近畿大学ヨット部

 黒いジャージに負けないくらい日焼けした若い女性が、何も言わずに薬局に入ってきて物色し始めた。こういう人はほとんどがドラッグストアみたいな所しか経験していないので、そもそも挨拶という概念はない。こちらももう慣れているので、目があった時「こんにちは」と言っただけで後は放っておいた。
そのうち手に50個入りのマスクの箱を2つもって、カウンターの方に歩み寄ってきた。そこで初めて彼女は口を利いた。うがい薬が欲しいらしい。マスクを持っているからインフルエンザ予防のためかと思ったら、もうすでに仲間数人が喉の痛みを訴えているらしい。

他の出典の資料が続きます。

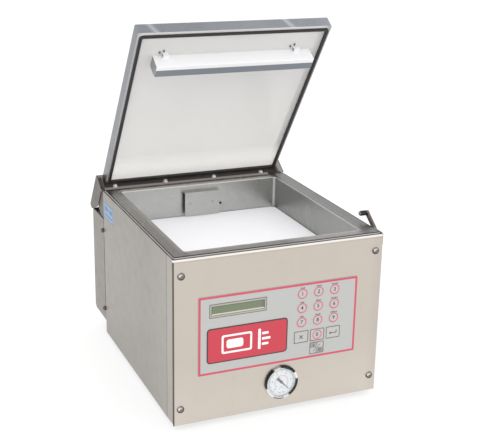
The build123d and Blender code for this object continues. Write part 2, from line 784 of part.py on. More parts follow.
with BuildPart() as lid_gasket:
    with BuildSketch(LID.offset(-LID_SEAT)):
        with Locations((0, (WINDOW_S0 + WINDOW_S1) / 2)):
            RectangleRounded(GASKET_OUTER_W, GASKET_OUTER_L, WINDOW_R - GASKET_GAP)
            RectangleRounded(
                GASKET_OUTER_W - 2 * GASKET_W, GASKET_OUTER_L - 2 * GASKET_W, 3.0,
                mode=Mode.SUBTRACT,
            )
    extrude(amount=LID_SEAT + GASKET_PROUD)
    fillet(lid_gasket.faces().sort_by(LID_OUT)[-1].edges(), 1.6)
save(lid_gasket, "lid_gasket")

COUNTER_L = 334.0
COUNTER_S0, COUNTER_S1 = 366.5, 393.5
COUNTER_DEPTH = 30.0
STRIP_CENTRE = (BAR_X, COUNTER_S0 + 9.5)

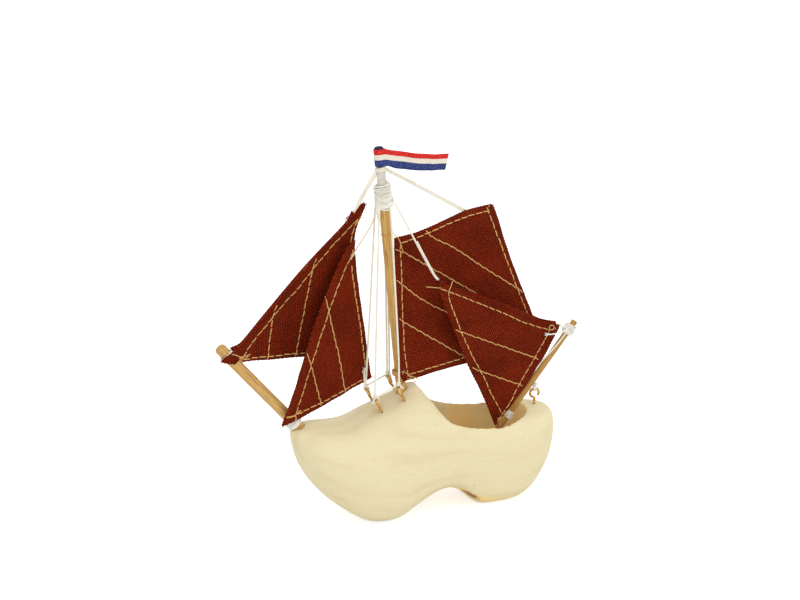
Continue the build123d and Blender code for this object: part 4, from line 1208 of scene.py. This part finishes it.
# lashings: layers of turns round a spar from start to end, then a few crossing turns and loose tufts
lashingTurns = {"lay": 2.8, "pitch": 0.98, "inset": 0.8, "seat": 0.52, "layer": 0.84, "outside": 0.45,
                "fewest": 1.5, "crossMiddle": (0.3, 0.7), "crossLean": (0.18, 0.34), "crossHalf": 0.3,
                "crossTurns": 1.15, "crossWobble": 0.1}
tuftSpots = {"along": (0.1, 0.9), "sunk": 0.95, "ways": 4, "spread": 0.8, "length": (0.6, 1.3), "thick": 0.07}
lashingLooks = {
    "mastheadLashing": {
        "node": "masthead_lashing", "on": mast, "spar": 2.5, "start": 92.9, "end": 105.8,
        "thick": 0.8, "layers": 2, "crossing": 5, "tufts": 14, "tuft": 1.4, "wobble": 0.42, "tilt": 0.5},
    "tipLashing": {
        "node": "bowsprit_tip_lashing", "on": bowsprit, "spar": 2.75, "start": 52.6, "end": 54.2,
        "thick": 0.8, "layers": 1, "crossing": 0, "tufts": 1, "tuft": 0.8, "wobble": 0.06, "tilt": 0},
    "heelLashing": {
        "node": "bowsprit_heel_lashing", "on": bowsprit, "spar": 2.75, "start": 1.9, "end": 7.4,
        "thick": 0.62, "layers": 2, "crossing": 3, "tufts": 5, "tuft": 0.7, "wobble": 0.35, "tilt": 0.2},
    "poleTopLashing": {
        "node": "pole_top_lashing", "on": pole, "spar": 1.6, "start": 81.8, "end": 88.2,
        "thick": 0.66, "layers": 2, "crossing": 4, "tufts": 9, "tuft": 1.2, "wobble": 0.4, "tilt": 0.3},
    "poleFootLashing": {
        "node": "pole_foot_lashing", "on": pole, "spar": 1.6, "start": 29.6, "end": 33.8,
        "thick": 0.5, "layers": 2, "crossing": 2, "tufts": 3, "tuft": 0.8, "wobble": 0.2, "tilt": 0},
}


def makeLashing(name, look):
    shape = startShape()
    where, thick, start, wound, loose = look["on"], look["thick"], look["start"], lashingTurns, tuftSpots
    length = look["end"] - start

    def wind(radius, low, high, turns, wobble, slope, tilt):
        line = windingLine(where, radius, low, high, turns, wobble, random.uniform(0, 6), slope, tilt)
        addRope(shape, line, thick, 2, wound["lay"])

    for layer in range(look["layers"]):
        inset = thick / 2 + layer * thick * wound["inset"]
        turns = (length - 2 * inset) / (thick * wound["pitch"])
        ends = [start + inset, look["end"] - inset]
        if layer % 2:
            ends.reverse()
        radius = look["spar"] + thick * (wound["seat"] + wound["layer"] * layer)
        wind(radius, *ends, max(wound["fewest"], turns), look["wobble"], 0, look["tilt"])
    outer = radius + thick * wound["outside"]
    for _ in range(look["crossing"]):
        middle = start + length * random.uniform(*wound["crossMiddle"])
        lean = length * random.uniform(*wound["crossLean"])
        wind(outer, middle - wound["crossHalf"], middle + wound["crossHalf"], wound["crossTurns"],
             wound["crossWobble"], lean, 0.0)
    for _ in range(look["tufts"]):
        angle = random.uniform(0, fullTurn)
        along = start + length * random.uniform(*loose["along"])
        out = where[1] * math.cos(angle) + where[2] * math.sin(angle)
        base = place(where, outer * math.cos(angle) * loose["sunk"],
                     outer * math.sin(angle) * loose["sunk"], along)
        ways = [out + where[3] * random.uniform(-loose["spread"], loose["spread"])
                for _ in range(loose["ways"])]
        addTufts(shape, base, ways, look["tuft"] * random.uniform(*loose["length"]), loose["thick"])
    newPiece(name, shapeMesh(name, shape), "whiteCord", "boat", [look["node"]])


for name, look in lashingLooks.items():
    makeLashing(name, look)
print("lashings made:", len(lashingLooks))

# flag: one ribbon wrapped round the cap, its two ends laid together and streaming aft
flagLook = {"at": 113.6, "height": ribbonLook["height"], "length": 34.6, "leaves": 2.2, "step": 0.6,
            "taper": 0.9, "droop": 7.6, "slant": 2.6, "root": 2.55, "thick": 0.16, "rows": 14,
            "waves": ((0.9, 0.23, 0.0), (0.35, 0.61, 1.0)), "wavesFull": 2.2, "crease": 24.0,
            "creaseDepth": 0.7, "creaseReach": 1.1, "sweep": 1.4, "sweepFrom": 0.63, "gap": 0.34,
            "belly": 0.25, "spread": 0.5, "opening": 2.1, "openReach": {-1: 6.5, 1: 2.4},
            "wrap": (-58, -303, -9), "rise": 0.3, "fold": 1.1, "curl": 0.25, "edge": 0.6}


# the ribbon's line seen from above, from its far end round the cap and back; side is -1 or 1
def leafPoint(x, side):
    look = flagLook
    share = (x - look["leaves"]) / (look["length"] - look["leaves"])
    waves = sum(depth * math.sin(x * pace + phase) for depth, pace, phase in look["waves"])
    waves *= min(1, share * look["wavesFull"])
    crease = look["creaseDepth"] * math.exp(-((x - look["crease"]) / look["creaseReach"]) ** 2)
    crease -= look["sweep"] * max(0.0, share - look["sweepFrom"]) ** 1.5
    apart = look["gap"] * 0.5 + look["belly"] * math.sin(math.pi * share)
    apart += look["spread"] * share if side > 0 else 0.0
    opening = look["opening"] * math.exp(-((x - look["leaves"]) / look["openReach"][side]) ** 2)
    return x, waves + crease + side * (apart + opening)


def makeFlag():
    look = flagLook
    reach, step, rows = look["length"], look["step"], look["rows"]
    cap = aroundMast(0, 0, look["at"])
    line = [leafPoint(x, -1) for x in np.arange(reach, look["leaves"], -step)]
    line += [(look["root"] * math.cos(angle), look["root"] * math.sin(angle))
             for angle in np.radians(np.arange(*look["wrap"]))]
    line += [leafPoint(min(x, reach), 1) for x in np.arange(look["leaves"] + step, reach + step / 2, step)]
    centre = np.array(line)
    run = runAlong(centre)
    across = np.gradient(centre, axis=0)
    across = np.column_stack((-across[:, 1], across[:, 0]))
    across /= np.linalg.norm(across, axis=1)[:, None]
    shape = startShape()
    for way in (-1, 1):
        for k, (x, y) in enumerate(centre):
            share = max(0.0, (x - look["leaves"]) / (reach - look["leaves"]))
            drop = look["rise"] - look["droop"] * (1.5 * share - 0.5 * share * share)
            folded = look["fold"] * min(1.0, share * 6) * (1 - 0.6 * share) if run[k] > run[-1] / 2 else 0.0
            for row in range(rows + 1):
                rise = row / rows
                lean = -look["slant"] * (1 - rise) * share ** 3
                curl = look["curl"] * math.sin(math.pi * rise + 0.5 * x) * share
                edge = look["edge"] if row in (0, rows) else 1.0
                px, py = (x, y) + way * across[k] * look["thick"] * 0.5 * edge + (lean, curl)
                high = look["height"] * row / rows
                level = high + (drop + look["taper"] * share * (1 - rise) - folded)
                shape["points"].append(tuple(place(cap, px, py, level)))
                shape["cloth"].append((run[k], high))
    addSheetFaces(shape, len(centre), rows + 1, flip=True)
    newPiece("ribbonFlag", shapeMesh("ribbonFlag", shape), "ribbon", "pennant", ["flag"])


makeFlag()
print("flag made")

# normals outward on every piece made from points
kept = list(nodes.values())
for piece in list(bpy.context.scene.objects):
    if piece.type == "MESH" and piece not in kept and piece.name != "clogHull":
        editWhole(piece, bpy.ops.mesh.normals_make_consistent, inside=False)

# floor and light. Each lamp: power, where, size
stageLook = {"floor": (240, 240, 239), "floorSize": 8.0, "floorLevel": -0.0002, "glow": 0.6,
             "ambient": 0.76, "aim": (0, 0, 0.08), "lamps": {
    "key": (1.5, (0.55, -0.75, 0.75), 0.5), "fill": (0.45, (-0.8, -0.7, 0.5), 0.7),
    "front": (0.9, (-0.25, -1.0, 0.42), 0.4), "top": (1.5, (0.15, -0.1, 1.1), 0.6)}}


# 1 for rays that show the surface itself, 0 for the light it gives
def seenRays(tree):
    rays = node("LightPath", {}, tree).outputs
    return calc("MAXIMUM", rays["Is Camera Ray"],
                calc("MAXIMUM", rays["Is Glossy Ray"], rays["Is Transmission Ray"]))


def makeStage():
    look = stageLook
    bpy.ops.object.select_all(action="DESELECT")
    bpy.ops.mesh.primitive_plane_add(size=look["floorSize"], location=(0, 0, look["floorLevel"]))
    floor = bpy.context.active_object
    floor.name = "floor"
    shader = startMaterial("floorPaper", {
        "Base Color": paint(*look["floor"]), "Roughness": 0.9, "Specular IOR Level": 0.1,
        "Emission Color": (1, 1, 1, 1)})
    fill(shader.inputs, {"Emission Strength": times(seenRays(shader.id_data), look["glow"])})
    floor.data.materials.append(materials["floorPaper"])
    world = bpy.data.worlds.new("studio")
    bpy.context.scene.world = world
    world.use_nodes = True
    fill(world.node_tree.nodes["Background"].inputs, {
        "Color": (1, 1, 1, 1), "Strength": either(seenRays(world.node_tree), look["ambient"], 1.0)})
    for name, (power, where, size) in look["lamps"].items():
        lamp = bpy.data.lights.new(name, "AREA")
        lamp.energy = power
        lamp.size = size
        holder = bpy.data.objects.new(name, lamp)
        holder.location = where
        holder.rotation_euler = (Vector(where) - Vector(look["aim"])).to_track_quat("Z", "Y").to_euler()
        bpy.context.scene.collection.objects.link(holder)
    bpy.context.scene.view_settings.view_transform = "Standard"


makeStage()
print("stage set")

となるとかの有名な殺菌のうがいではだめなので、消炎効果優先のうがい薬にしようと二人で相談した。その頃から彼女はとても表情を崩して、最早垣根はなくなったように思えた。領収書を書かなければならなかったので、それも彼女の大学の方針に沿った書き方をしなければならないおかげで、少しの時間話すことが出来た。  彼女は近畿大学のヨット部の学生らしい。「一杯薬があるんですね」とか「変わった薬があるんですね」とかやたら興味を示すので「薬学部なの?」と尋ねたら経営学部と答えた。何でも全日本の試合があるから10日間くらい牛窓に留まって試合をするらしい。全日本の後が良く分からないから、学生の大会か、社会人も含めているのか分からなかったが、恐らく彼女たちにとっては大きな大会なのだろう。「優勝しそう?」と水を向けると「私達の大学は人数が少ないんです。今は全員1回生ばかりです」とマンモス校ならぬ答えをした。意外な答えなのでその真相を尋ねると、近大は大阪の西にあるのに、ヨット部の港は兵庫県の西宮らしい。だから練習に行くにも不便なのだ。そんな悩みも彼女は話してくれた。  体育会系の学生らしく、ちょっとしたこちらの行為に毎回「ありがとうございます」と返し、何回彼女は薬局にいる間その言葉を口に出したのだろうかと思う。元々都会の子か、あるいは地方から出ていった子か分からないが、こうした若者がそれこそ万の単位で暮らす街のことを思った。恐らく将来を見通して堅実な努力を重ねているような子は今の世も少ないだろう。今日が昨日と同じことを約束され、明日も今日と同じことが約束され、どっかりと腰を下ろした時間の奴が慌てて逃げてくれればそれでいいのだ。青春とは居座った時間の多さに嘔吐する時期だ。  好感の持てる彼女に、何十年前の僕を重ねる要素は何もない。ただ、今日電話の向こうで涙した、遠く東の方にすむ学生には、僕のあの頃はやはり重なってしまう。臆病だから渡れぬ橋もあるが、臆病だから渡れる橋もある。こうあるべき姿ってないのだ。僕はそれを伝えたい。向かい風でも進むヨットのようになって欲しいから。